Synthesis of high mechanical strength and excellent radiation resistance NaX zeolite microspheres via geopolymer in situ conversion and their adsorption study of ¹³⁷Cs and ⁹⁰Sr

For the remediation of radionuclides (e.g., ¹³⁷Cs and ⁹⁰Sr) in nuclear wastewater, conventional materials struggle to simultaneously exhibit excellent adsorption performance, high mechanical strength, and good irradiation resistance. Herein, high-strength NaX zeolite microspheres from Guangxi university (GXU-NaXs, compressive strength: 19.21 MPa, Vickers hardness: 216.30) with 75–150 μm particle sizes were prepared for the first time via in situ conversion via geopolymer technology under normal pressure at 105 °C for 12 h. The results revealed that GXU-NaXs achieved removal efficiencies exceeding 90% for Cs⁺ and Sr²⁺ within 20 min at a dosage of 0.8 g·L⁻¹, following pseudo-second-order and Langmuir models with maximum saturated adsorption capacities of 138.30 and 153.60 mg·g⁻¹ at 45 and 30 min, respectively. Moreover, GXU-NaXs maintained > 98% structural stability and adsorption capacity after 500 kGy γ-irradiation, which has the potential for excellent stability in the nuclear environment. GXU-NaXs also exhibited good dynamic adsorption effects at a flow rate of 6 mL·min⁻¹, and the removal efficiency after three cycles remained 97.89% and 56.39% for Cs⁺ and Sr²⁺, respectively, demonstrating that GXU-NaXs have good feasibility for industrial applications.

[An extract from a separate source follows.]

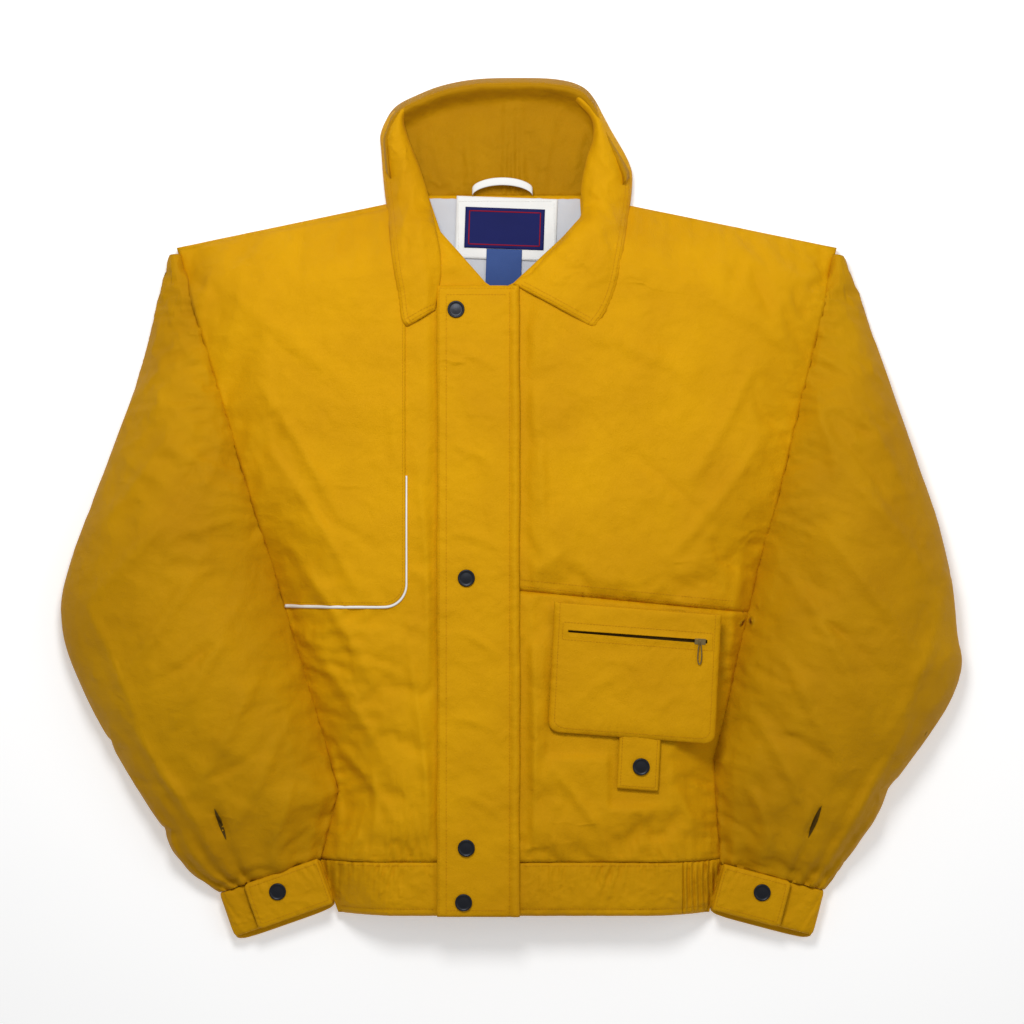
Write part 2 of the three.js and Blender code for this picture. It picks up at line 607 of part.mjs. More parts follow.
// The loop stands clear of the collar between its two sewn feet, so a hook goes under it.
const loopZ = COLLAR_Z + COLLAR_THICKNESS + GAP;
const loopEnd = LOOP.span / 2;
const loopStations = [0, LOOP.foot, LOOP.foot + 5, LOOP.span - LOOP.foot - 5, LOOP.span - LOOP.foot, LOOP.span];
const loopGrid = [0, 1].map((v) =>
  loopStations.map((s) => ({ x: LOOP.x - loopEnd + s, y: NECK_Y + 3 + v * LOOP.width })));
const loopUnder = ({ x }) => {
  const fromEnd = loopEnd - Math.abs(x - LOOP.x);
  return loopZ + along([[LOOP.foot, 0], [LOOP.foot + 5, LOOP.rise]], fromEnd);
};
add("hanger_loop", slab(loopGrid, loopUnder, (point) => loopUnder(point) + LOOP.thickness), WHITE_TAPE);

// ---------------------------------------------------------------- pocket

// The pocket lies level on the left front, turned a little with the cross seam.
function onPocket(geometry) {
  return geometry.rotateZ(POCKET.tilt).translate(POCKET.x, NECK_Y - POCKET.drop, 0);
}

const pocketZ = PLATEAU + POCKET_RISE;
const POCKET_FLAP_THICKNESS = 3;
const slotShape = box(SLOT.inset, SLOT.inset + SLOT.length, -SLOT.down - SLOT.width / 2,
  -SLOT.down + SLOT.width / 2, pocketZ - 1, pocketZ + POCKET_FLAP_THICKNESS + 1);
const pocketOutline = roundedPlate(0, POCKET.width, -POCKET.height, 0, [POCKET.corner, POCKET.corner, 0, 0]);
const pocketPlate = plate(pocketOutline, pocketZ, POCKET_FLAP_THICKNESS);
const pocketRoot = box(0, POCKET.width, -POCKET_ROOT, 0, PLATEAU + 0.8, pocketZ + 1);
add("pocket_flap", onPocket(cut(joined(pocketPlate, pocketRoot), slotShape)), YELLOW);

const tapeZ = pocketZ - GAP - POCKET_TAPE.thickness;
const pocketTape = box(SLOT.inset - POCKET_TAPE.margin, SLOT.inset + SLOT.length + POCKET_TAPE.margin,
  -SLOT.down - POCKET_TAPE.width / 2, -SLOT.down + POCKET_TAPE.width / 2, tapeZ, tapeZ + POCKET_TAPE.thickness);
add("pocket_zip_tape", onPocket(pocketTape), YELLOW);

const sliderRight = SLOT.inset + SLOT.length - 1;
const sliderZ = tapeZ + POCKET_TAPE.thickness + GAP;
const halfSlider = POCKET_SLIDER.width / 2;
add(
  "pocket_slider",
  onPocket(box(sliderRight - POCKET_SLIDER.length, sliderRight, -SLOT.down - halfSlider, -SLOT.down + halfSlider,
    sliderZ, sliderZ + POCKET_SLIDER.height)),
  BRASS,
);
const pocketPullZ = sliderZ + POCKET_SLIDER.height + GAP;
const pullMiddle = sliderRight - POCKET_SLIDER.length / 2;
add(
  "pocket_pull",
  onPocket(box(pullMiddle - POCKET_PULL.width / 2, pullMiddle + POCKET_PULL.width / 2,
    -SLOT.down - POCKET_PULL.length + 2, -SLOT.down + 2, pocketPullZ, pocketPullZ + POCKET_PULL.thickness)),
  BRASS,
);

// The pouch is a tray sewn mouth-up to the front, open along its top edge.
const pouchTop = -POUCH.down;
const pouchEnds = [POUCH.inset, POCKET.width - POUCH.inset];
const pouchZ = PLATEAU + GAP;
const pouchBlock = box(...pouchEnds, pouchTop - POUCH.height, pouchTop, pouchZ, pouchZ + POUCH.space + POUCH.roof);
const pouchHollow = box(pouchEnds[0] + POUCH.wall, pouchEnds[1] - POUCH.wall,
  pouchTop - POUCH.height + POUCH.wall, pouchTop + 1, pouchZ - 1, pouchZ + POUCH.space);
add("pocket_pouch", onPocket(cut(pouchBlock, pouchHollow)), YELLOW);

// The tab hangs from under the flap and snaps to the front.
const tabLow = -POCKET.height - TAB.length + TAB.under;
const pocketSnap = [TAB.along, tabLow + TAB.snapUp];
const tabShape = roundedPlate(TAB.along - TAB.width / 2, TAB.along + TAB.width / 2, tabLow,
  -POCKET.height + TAB.under, [3, 3, 0, 0], [pocketSnap]);
add("pocket_tab", onPocket(plate(tabShape, PLATEAU + TAB.rise, TAB.thickness)), YELLOW);
const snapSpot = new THREE.Vector3(...pocketSnap, 0).applyAxisAngle(new THREE.Vector3(0, 0, 1), POCKET.tilt);
const pocketSnapAt = [POCKET.x + snapSpot.x, NECK_Y - POCKET.drop + snapSpot.y];
addSnap("pocket", pocketSnapAt, PLATEAU, PLATEAU + TAB.rise, PLATEAU + TAB.rise + TAB.thickness);

// ---------------------------------------------------------------- sleeves

// Width and drop of a sleeve at a share of its length; the last station is the cuff seam.
function sleeveCurve(side) {
  const end = [1, CUFF_WIDTH * Math.cos(side.tilt), CUFF_WIDTH * Math.sin(side.tilt)];
  return new THREE.CatmullRomCurve3([...side.sleeve, end].map((station) => new THREE.Vector3(...station)));
}

function sleeveRows(side) {
  const curve = sleeveCurve(side).getPoints(120);
  const foot = side.foldDrop / sleeveLength(side);
  const shares = [0, 0.05, 0.1, 0.17, 0.25, 0.34, 0.43, 0.52, 0.62, 0.72, 0.81, foot, 0.96, 1];
  return shares.map((share) => {
    const next = Math.max(1, curve.findIndex((p) => p.x >= share - 1e-9));
    const [from, to] = [curve[next - 1], curve[next]];
    const t = clamp((share - from.x) / (to.x - from.x), 0, 1);
    const y = SHOULDER_Y - 6 * (1 - share) - share * sleeveLength(side);
    return { share, y, width: lerp(from.y, to.y, t), drop: lerp(from.z, to.z, t) };
  });
}

const SLEEVE_COLUMNS = [0, 0.05, 0.13, 0.26, 0.42, 0.58, 0.74, 0.87, 0.95, 1];
const fullness = (share) => along([[0, 0.1], [0.1, 0.3], [0.25, 0.75], [0.45, 1], [0.7, 1], [0.88, 0.6], [1, 0.2]], share);

function sleeveGrid(side) {
  return sleeveRows(side).map(({ share, y, width, drop }) =>
    SLEEVE_COLUMNS.map((u) => {
      const reach = sideReach(side, y) + SLEEVE_GAP + u * width;
      const arch = SLEEVE_CROWN * fullness(share) * (4 * u * (1 - u)) ** 0.6;
      return { x: side.sign * reach, y: y - u * drop, space: arch + ARM_SPACE * armOpen(y) * (1 - u) ** 4 };
    }));
}

function addSleeve(side) {
  const grid = sleeveGrid(side);
  const above = (height) => (point) => height + point.space;
  const wadding = SLEEVE_UNDER + GAP;
  const shell = wadding + SLEEVE_WADDING + GAP;
  add(`sleeve_${side.name}_under`, slab(grid, level(0), level(SLEEVE_UNDER)), YELLOW);
  add(`sleeve_${side.name}_wadding`, slab(grid, above(wadding), above(wadding + SLEEVE_WADDING)), WADDING_WHITE);
  add(`sleeve_${side.name}_upper`, slab(grid, above(shell), above(shell + SHELL)), YELLOW);
}

// ---------------------------------------------------------------- cuffs

// Cuff frame: x across from the inner edge, y down the cuff, z up.
function onCuff(side, geometry) {
  const across = new THREE.Vector3(side.sign * Math.cos(side.tilt), -Math.sin(side.tilt), 0);
  const down = new THREE.Vector3(-side.sign * Math.sin(side.tilt), -Math.cos(side.tilt), 0);
  const origin = new THREE.Vector3(side.sign * (side.cuff + SLEEVE_GAP), cuffY(side), 0);
  const matrix = new THREE.Matrix4().makeBasis(across, down, new THREE.Vector3(0, 0, 1));
  const start = origin.clone().addScaledVector(down, BAND_GAP);
  const placed = mergeVertices(geometry.clone().deleteAttribute("normal").deleteAttribute("uv"), 1e-4);
  placed.applyMatrix4(matrix.setPosition(start));
  if (matrix.determinant() < 0) turnInsideOut(placed);
  return placed;
}

const TAB_Z = CUFF_HEIGHT + 2.2;

function addCuff(side) {
  const seat = TAB_Z - 0.5;
  const floor = box(0, CUFF_WIDTH, 0, CUFF_DEPTH, 0, CUFF_WALL);
  const inner = box(0, CUFF_WALL, 0, CUFF_DEPTH, 0, seat);
  const outer = box(CUFF_WIDTH - CUFF_WALL, CUFF_WIDTH, 0, CUFF_DEPTH, 0, CUFF_HEIGHT);
  const underlap = box(CUFF_WIDTH - UNDERLAP, CUFF_WIDTH, 0, CUFF_DEPTH, CUFF_HEIGHT - 3, CUFF_HEIGHT);
  add("cuff_" + side.name, onCuff(side, joined(floor, inner, outer, underlap)), YELLOW);
  const snap = [side.snapAcross, SNAP_DOWN_CUFF];
  const tab = roundedPlate(TAB_INSET, side.tabEnd, 0, CUFF_DEPTH, [0, 4, 4, 0], [snap]);
  add("cuff_tab_" + side.name, onCuff(side, plate(tab, TAB_Z, TAB_THICKNESS)), YELLOW);
  const [cos, sin] = [Math.cos(side.tilt), Math.sin(side.tilt)];
  const at = [
    side.sign * (side.cuff + SLEEVE_GAP + snap[0] * cos - (snap[1] + BAND_GAP) * sin),
    cuffY(side) - snap[0] * sin - (snap[1] + BAND_GAP) * cos,
  ];
  addSnap("cuff_" + side.name, at, CUFF_HEIGHT, TAB_Z, TAB_Z + TAB_THICKNESS);
}

for (const side of [RIGHT, LEFT]) {
  addSleeve(side);
  addCuff(side);
}

// ---------------------------------------------------------------- origin

const whole = new THREE.Box3().setFromObject(jacket);
const middle = whole.getCenter(new THREE.Vector3());
jacket.position.set(-middle.x, -middle.y, -whole.min.z);

export default jacket;
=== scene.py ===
# %% [markdown]
# # A padded blouson jacket, laid flat
# The jacket lies on its back with its sleeves beside it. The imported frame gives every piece's place and how it moves.
# Here each soft piece is cut like its paper pattern, as a fine grid of points; the fronts and sleeves are blown up a
# little by a cloth simulation, and the pieces get their seams, stitches and cloth.

import math

import bmesh
import bpy
import numpy as np
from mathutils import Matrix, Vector
from mathutils.bvhtree import BVHTree


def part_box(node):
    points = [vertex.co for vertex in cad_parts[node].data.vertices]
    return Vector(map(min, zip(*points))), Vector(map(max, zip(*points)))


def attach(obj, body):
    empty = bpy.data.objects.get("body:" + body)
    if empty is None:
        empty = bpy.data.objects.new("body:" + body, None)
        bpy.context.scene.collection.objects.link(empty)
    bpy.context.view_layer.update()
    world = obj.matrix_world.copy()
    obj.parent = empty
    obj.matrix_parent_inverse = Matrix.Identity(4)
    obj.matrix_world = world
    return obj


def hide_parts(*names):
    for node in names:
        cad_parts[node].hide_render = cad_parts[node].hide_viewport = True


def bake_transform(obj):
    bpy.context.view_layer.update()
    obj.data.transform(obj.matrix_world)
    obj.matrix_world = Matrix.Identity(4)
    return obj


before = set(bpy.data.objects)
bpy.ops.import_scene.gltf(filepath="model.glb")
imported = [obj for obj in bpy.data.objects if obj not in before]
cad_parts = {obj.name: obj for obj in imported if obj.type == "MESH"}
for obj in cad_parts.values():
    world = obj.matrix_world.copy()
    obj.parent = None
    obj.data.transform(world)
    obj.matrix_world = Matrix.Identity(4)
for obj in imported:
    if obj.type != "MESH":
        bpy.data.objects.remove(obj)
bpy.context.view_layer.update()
MM = 0.001
low = {node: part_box(node)[0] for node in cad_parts}
high = {node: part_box(node)[1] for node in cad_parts}

# %% [markdown]
# ## The pattern
# Sizes are in millimetres, as a cutter would write them. The storm flap's box says where the
# pattern lies in the frame, and the heights of the layers are read from the frame too.

# %% Pattern sizes
NECK_Y, HEM_Y, BAND_Y = 293.5, -373.5, -323.5
SHOULDER_Y = 244.5
FLAP_LEFT, FLAP_RIGHT = -68.0, 8.0
ZIP_X, ZIP_HALF = -12.0, 6.0
SEAM_ZIP_Y, SEAM_SIDE_Y = -72.5, -94.5
VEE_Y = 207.5
SLEEVE_LENGTH = {"right": 567.0, "left": 572.0}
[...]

GXU-NaXs showed good removal capacity and selectivity in complex seawater matrices for Cs⁺ and Sr²⁺. Density functional theory (DFT) calculations revealed adsorption energies of −2.43 (Cs⁺) and −3.52 eV (Sr²⁺), whereas scanning electron microscopy (SEM)/energy dispersive spectrometry (EDS), transmission electron microscopy (TEM), X-ray photoelectron spectroscopy (XPS), and Fourier transform infrared spectroscopy (FT-IR) methods confirmed that the adsorption mechanism was ion exchange and chemisorption. This study pioneers advanced synthesis technology for nuclear adsorbents, offering a promising direction for radioactive wastewater remediation.